Only the number is wanted: how many lines contain "with"?

────

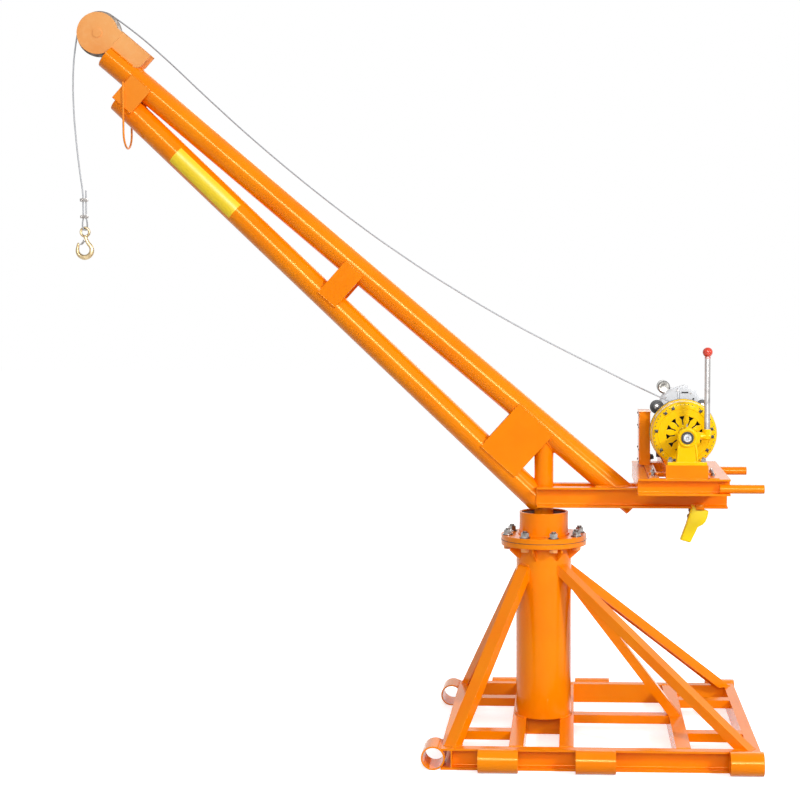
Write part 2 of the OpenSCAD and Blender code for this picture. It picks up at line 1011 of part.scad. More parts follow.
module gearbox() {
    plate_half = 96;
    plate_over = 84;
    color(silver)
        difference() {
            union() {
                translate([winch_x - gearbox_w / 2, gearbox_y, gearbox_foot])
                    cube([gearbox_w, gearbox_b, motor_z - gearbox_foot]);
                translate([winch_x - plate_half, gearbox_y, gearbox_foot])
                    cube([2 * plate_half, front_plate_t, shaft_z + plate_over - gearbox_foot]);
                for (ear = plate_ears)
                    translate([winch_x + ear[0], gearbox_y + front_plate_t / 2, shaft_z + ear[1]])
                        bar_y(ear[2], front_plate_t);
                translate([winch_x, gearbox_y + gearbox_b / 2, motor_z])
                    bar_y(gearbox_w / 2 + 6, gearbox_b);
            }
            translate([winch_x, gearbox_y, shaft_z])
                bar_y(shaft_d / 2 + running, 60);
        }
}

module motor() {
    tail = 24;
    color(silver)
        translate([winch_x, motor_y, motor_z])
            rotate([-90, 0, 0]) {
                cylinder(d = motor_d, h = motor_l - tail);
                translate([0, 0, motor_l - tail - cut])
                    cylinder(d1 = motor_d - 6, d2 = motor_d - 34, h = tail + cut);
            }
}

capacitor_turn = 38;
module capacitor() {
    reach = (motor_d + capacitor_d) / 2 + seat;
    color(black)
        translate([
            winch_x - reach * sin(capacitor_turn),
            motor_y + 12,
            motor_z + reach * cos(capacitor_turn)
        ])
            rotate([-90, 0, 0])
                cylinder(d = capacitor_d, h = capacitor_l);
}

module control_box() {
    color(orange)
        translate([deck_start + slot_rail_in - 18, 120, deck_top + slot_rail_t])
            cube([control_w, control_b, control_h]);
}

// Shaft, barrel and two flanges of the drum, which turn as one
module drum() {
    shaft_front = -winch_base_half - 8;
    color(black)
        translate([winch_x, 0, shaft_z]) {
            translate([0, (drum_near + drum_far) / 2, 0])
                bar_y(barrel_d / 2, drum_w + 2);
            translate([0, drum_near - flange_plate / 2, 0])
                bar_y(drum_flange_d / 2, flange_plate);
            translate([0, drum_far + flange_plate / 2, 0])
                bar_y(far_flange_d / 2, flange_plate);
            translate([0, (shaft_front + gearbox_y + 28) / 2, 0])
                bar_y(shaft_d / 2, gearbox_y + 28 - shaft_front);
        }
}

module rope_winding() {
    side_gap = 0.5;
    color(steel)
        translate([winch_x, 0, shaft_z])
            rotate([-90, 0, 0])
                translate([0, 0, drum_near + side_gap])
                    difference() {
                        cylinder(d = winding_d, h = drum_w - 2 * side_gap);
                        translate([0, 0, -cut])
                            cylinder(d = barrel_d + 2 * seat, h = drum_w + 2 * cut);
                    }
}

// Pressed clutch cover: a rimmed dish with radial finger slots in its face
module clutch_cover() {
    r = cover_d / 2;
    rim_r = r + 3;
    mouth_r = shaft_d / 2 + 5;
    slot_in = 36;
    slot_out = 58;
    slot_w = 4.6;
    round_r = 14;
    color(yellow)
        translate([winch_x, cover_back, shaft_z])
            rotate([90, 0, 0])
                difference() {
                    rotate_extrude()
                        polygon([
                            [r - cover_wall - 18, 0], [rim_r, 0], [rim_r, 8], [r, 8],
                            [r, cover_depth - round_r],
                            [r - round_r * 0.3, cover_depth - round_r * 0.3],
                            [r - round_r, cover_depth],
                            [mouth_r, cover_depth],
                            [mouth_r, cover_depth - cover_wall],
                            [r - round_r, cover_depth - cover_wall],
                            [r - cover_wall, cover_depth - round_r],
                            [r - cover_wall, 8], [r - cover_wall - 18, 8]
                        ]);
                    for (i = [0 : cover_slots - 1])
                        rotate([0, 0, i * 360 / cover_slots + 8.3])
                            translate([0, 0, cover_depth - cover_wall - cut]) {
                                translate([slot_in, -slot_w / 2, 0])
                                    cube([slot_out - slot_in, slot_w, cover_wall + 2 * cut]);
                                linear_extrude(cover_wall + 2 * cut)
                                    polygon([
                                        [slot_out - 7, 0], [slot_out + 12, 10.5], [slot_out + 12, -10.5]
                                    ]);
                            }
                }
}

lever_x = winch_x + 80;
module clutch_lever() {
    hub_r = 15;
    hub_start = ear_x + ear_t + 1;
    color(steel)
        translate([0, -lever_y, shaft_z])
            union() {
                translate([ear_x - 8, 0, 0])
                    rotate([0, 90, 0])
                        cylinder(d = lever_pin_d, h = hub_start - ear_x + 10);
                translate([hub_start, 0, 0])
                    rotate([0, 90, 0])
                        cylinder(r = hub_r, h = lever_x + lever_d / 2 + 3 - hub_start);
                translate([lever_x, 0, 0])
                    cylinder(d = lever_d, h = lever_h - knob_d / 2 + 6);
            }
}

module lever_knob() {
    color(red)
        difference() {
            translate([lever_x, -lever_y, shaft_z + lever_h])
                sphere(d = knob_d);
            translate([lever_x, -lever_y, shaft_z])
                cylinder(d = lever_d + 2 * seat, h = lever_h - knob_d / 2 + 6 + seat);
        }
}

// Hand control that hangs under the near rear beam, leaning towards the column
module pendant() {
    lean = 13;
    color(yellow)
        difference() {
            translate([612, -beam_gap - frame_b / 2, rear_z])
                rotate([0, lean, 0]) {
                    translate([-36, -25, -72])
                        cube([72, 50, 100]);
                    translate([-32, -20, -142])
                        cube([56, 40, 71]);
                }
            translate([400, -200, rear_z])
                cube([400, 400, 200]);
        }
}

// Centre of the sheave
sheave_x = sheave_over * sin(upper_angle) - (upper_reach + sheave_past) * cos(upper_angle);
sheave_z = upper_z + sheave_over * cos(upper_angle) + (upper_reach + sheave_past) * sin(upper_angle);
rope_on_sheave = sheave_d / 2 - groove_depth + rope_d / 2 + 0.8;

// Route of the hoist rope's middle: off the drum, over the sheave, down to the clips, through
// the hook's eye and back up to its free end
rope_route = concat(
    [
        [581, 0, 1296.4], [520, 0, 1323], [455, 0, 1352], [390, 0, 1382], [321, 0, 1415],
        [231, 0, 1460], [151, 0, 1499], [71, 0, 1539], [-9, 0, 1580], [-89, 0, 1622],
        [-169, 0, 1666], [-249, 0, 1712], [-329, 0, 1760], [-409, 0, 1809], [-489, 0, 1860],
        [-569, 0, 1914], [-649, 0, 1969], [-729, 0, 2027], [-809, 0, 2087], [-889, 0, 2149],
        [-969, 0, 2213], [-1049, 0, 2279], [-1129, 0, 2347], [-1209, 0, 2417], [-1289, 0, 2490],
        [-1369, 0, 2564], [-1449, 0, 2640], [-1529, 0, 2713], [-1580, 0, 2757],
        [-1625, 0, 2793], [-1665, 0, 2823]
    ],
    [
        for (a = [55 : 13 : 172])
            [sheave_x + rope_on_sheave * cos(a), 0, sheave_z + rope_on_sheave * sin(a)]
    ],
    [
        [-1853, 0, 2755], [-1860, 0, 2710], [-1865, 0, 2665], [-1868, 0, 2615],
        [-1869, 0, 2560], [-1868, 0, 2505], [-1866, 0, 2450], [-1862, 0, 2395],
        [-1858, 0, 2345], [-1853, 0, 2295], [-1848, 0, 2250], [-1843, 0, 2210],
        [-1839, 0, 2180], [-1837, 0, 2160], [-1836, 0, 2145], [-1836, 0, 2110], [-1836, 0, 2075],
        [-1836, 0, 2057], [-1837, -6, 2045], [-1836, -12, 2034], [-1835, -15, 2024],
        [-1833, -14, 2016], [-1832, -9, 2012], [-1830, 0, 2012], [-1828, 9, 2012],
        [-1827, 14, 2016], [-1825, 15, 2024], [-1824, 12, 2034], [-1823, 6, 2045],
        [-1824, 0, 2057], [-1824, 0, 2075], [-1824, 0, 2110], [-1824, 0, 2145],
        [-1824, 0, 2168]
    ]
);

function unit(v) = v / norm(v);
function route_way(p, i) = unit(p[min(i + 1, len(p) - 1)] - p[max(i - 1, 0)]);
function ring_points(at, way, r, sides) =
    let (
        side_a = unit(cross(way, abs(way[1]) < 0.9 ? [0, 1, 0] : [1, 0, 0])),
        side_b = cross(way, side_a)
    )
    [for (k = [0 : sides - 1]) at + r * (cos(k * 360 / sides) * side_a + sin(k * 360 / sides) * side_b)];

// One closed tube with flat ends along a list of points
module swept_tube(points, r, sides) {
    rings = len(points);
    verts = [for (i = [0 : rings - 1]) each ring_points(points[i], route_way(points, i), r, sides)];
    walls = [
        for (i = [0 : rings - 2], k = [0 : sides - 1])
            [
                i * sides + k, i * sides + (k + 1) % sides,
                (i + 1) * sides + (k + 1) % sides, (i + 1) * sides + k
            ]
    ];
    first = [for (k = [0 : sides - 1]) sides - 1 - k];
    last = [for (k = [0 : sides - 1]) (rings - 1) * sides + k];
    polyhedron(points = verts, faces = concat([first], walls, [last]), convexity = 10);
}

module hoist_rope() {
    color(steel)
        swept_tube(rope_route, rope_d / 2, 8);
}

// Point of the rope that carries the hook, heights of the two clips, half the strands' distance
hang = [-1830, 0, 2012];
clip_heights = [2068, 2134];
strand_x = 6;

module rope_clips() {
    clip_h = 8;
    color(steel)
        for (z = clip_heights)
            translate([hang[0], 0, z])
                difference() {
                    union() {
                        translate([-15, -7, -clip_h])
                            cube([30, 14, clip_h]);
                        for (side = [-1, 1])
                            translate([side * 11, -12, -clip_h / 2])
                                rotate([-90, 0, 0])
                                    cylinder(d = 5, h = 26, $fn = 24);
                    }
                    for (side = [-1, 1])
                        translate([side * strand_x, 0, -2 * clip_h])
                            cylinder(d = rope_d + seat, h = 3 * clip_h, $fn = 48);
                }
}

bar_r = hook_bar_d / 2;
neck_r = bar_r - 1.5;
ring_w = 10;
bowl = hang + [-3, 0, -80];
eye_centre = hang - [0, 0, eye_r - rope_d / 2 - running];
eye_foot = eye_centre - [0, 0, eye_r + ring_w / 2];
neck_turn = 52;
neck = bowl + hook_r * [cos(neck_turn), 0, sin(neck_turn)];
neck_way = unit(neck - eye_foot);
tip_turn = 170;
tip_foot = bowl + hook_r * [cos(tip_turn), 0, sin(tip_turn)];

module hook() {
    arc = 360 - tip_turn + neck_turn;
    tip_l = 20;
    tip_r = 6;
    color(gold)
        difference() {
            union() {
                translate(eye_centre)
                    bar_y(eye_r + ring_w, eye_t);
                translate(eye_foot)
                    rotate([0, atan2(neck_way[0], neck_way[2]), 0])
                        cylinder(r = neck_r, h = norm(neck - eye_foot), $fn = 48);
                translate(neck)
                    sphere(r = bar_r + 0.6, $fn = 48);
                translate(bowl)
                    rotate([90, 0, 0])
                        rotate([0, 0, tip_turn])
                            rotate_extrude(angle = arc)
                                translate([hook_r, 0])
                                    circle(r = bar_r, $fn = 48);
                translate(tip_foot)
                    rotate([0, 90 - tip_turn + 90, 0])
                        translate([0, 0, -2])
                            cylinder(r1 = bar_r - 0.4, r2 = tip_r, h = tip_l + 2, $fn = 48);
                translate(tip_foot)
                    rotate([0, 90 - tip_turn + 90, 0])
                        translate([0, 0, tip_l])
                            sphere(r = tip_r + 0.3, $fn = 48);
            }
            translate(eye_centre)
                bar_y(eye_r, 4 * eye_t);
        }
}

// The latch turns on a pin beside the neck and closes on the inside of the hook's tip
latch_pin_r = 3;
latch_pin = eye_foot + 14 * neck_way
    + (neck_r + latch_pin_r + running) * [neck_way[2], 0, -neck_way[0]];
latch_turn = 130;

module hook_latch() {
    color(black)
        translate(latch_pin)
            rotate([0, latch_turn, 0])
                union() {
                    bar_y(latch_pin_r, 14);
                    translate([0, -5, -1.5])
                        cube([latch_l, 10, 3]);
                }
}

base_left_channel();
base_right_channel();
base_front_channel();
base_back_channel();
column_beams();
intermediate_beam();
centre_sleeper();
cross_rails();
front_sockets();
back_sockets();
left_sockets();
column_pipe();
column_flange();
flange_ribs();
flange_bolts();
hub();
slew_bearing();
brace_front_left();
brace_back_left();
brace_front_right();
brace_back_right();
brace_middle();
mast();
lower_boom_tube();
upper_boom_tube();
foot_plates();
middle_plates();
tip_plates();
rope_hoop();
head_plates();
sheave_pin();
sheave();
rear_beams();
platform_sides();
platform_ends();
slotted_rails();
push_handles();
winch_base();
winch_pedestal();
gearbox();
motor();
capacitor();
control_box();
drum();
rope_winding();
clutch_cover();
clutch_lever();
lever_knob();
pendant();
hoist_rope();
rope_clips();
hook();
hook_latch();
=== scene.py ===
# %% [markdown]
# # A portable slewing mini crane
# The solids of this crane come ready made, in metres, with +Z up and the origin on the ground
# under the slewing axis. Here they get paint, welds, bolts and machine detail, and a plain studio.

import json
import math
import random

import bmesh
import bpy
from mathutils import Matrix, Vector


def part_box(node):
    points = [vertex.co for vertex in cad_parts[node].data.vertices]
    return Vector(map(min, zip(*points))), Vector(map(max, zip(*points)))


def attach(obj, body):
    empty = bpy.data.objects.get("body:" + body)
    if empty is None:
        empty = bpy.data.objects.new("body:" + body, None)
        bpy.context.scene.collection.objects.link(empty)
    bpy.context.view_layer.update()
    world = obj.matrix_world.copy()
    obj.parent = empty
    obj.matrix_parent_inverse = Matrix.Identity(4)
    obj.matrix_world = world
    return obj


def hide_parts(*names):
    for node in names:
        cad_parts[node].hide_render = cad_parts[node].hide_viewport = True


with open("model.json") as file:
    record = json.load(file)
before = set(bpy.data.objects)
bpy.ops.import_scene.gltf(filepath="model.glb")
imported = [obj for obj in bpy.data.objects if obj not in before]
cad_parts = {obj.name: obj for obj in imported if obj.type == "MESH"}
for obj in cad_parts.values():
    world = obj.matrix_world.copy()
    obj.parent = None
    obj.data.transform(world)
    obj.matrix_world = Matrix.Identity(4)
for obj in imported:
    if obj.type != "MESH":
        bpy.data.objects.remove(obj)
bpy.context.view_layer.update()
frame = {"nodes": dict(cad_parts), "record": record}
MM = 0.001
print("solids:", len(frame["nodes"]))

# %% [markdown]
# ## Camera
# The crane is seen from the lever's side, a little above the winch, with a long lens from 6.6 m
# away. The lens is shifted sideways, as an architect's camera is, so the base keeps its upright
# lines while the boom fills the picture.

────

Answer to the exercise: 5